Working with authors of high intellect automatically implies that most of my “constituencies” are natural cynics. It’s part of the territory and in my day-to-day dealings with authors, the media, and booksellers; I am constantly reminded that these are not people that can be rah-rahed into excitement about the marketing opportunities in scholarly publishing. For some it is assumed that credibility sells; for others it comes as a complete surprise that academic books should
be marketed at all. Armed with catnip, I constantly work at herding cats and enthusing people about the incredibly exciting opportunities that lie within academic publishing and in the future of this sector that is key to the development of African intellectual life.”

Key to success

“But notwithstanding that we achieve approximately R6.5 million (advertising value equivalent) in free PR on our books alone each year, and that we have international prize-winning titles in our list, and that we have increased representation in the national bookstores, and that we’re establishing some flagship South African products – what most people ask us most often is whether the open access model assists in selling more books!”

“The question is most often accompanied by a cynical eyebrow and a wary expression. I am just as wary to answer, because my answer would have to be that we have seen significant year on year sales increases since our inception in 2002.”

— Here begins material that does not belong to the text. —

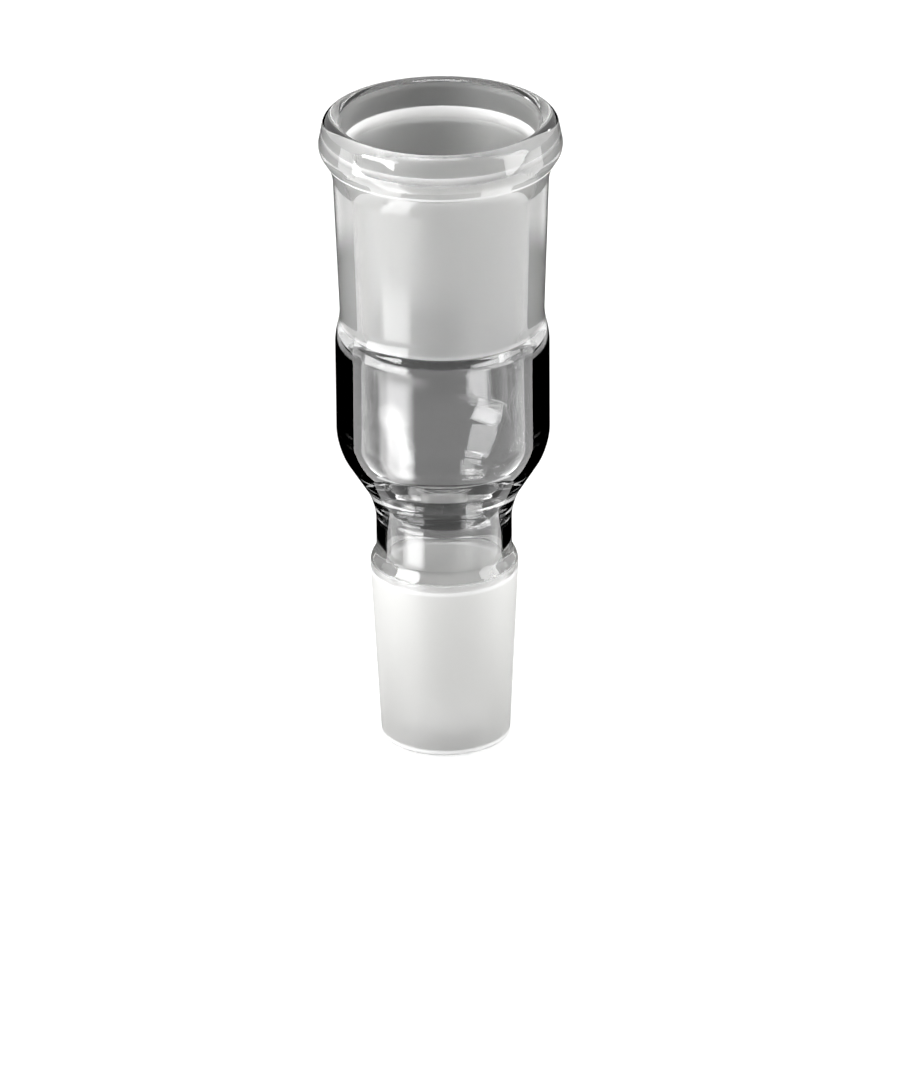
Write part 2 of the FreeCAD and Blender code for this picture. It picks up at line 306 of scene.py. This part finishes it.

According to Karen, their success can be linked to the improvement of their products, the increase of their sales network, and their growing efficiencies. She is wary of pinning their success to the adoption of the open access model, as she wouldn’t want publishers, librarians, authors, academics, policymakers, or civil society to think for one minute that the adoption thereof was a marketing ploy!

The reason that we have adopted this model – apart from adoring innovation as we do to a person at the HSRC Press – is that we wanted to assist in opening access to quality social science in Africa – both to Africa and from Africa.”

Comment: Karen strikes a chord for me in this interview when she comments wryly on the fact that that the most common question people ask is whether Open Access online provision sells more books. As she says, that is not the point at all. I cannot imagine that book sales come anywhere near covering the costs of the publishing department. The HSRC provides generous financial support for the HSRC Press, presumably because the organisation finds that this is a good investment. Having
its research effectively and widely disseminated achieves the purpose of the research council, ensuring that its research findings have significant development impact. Moreover, I would imagine that its successfully marketed publications profile the HSRC very effectively in the eyes of the government that funds it and contributes to its ability to attract private research contracts to expand its research activities and supplement its public funding.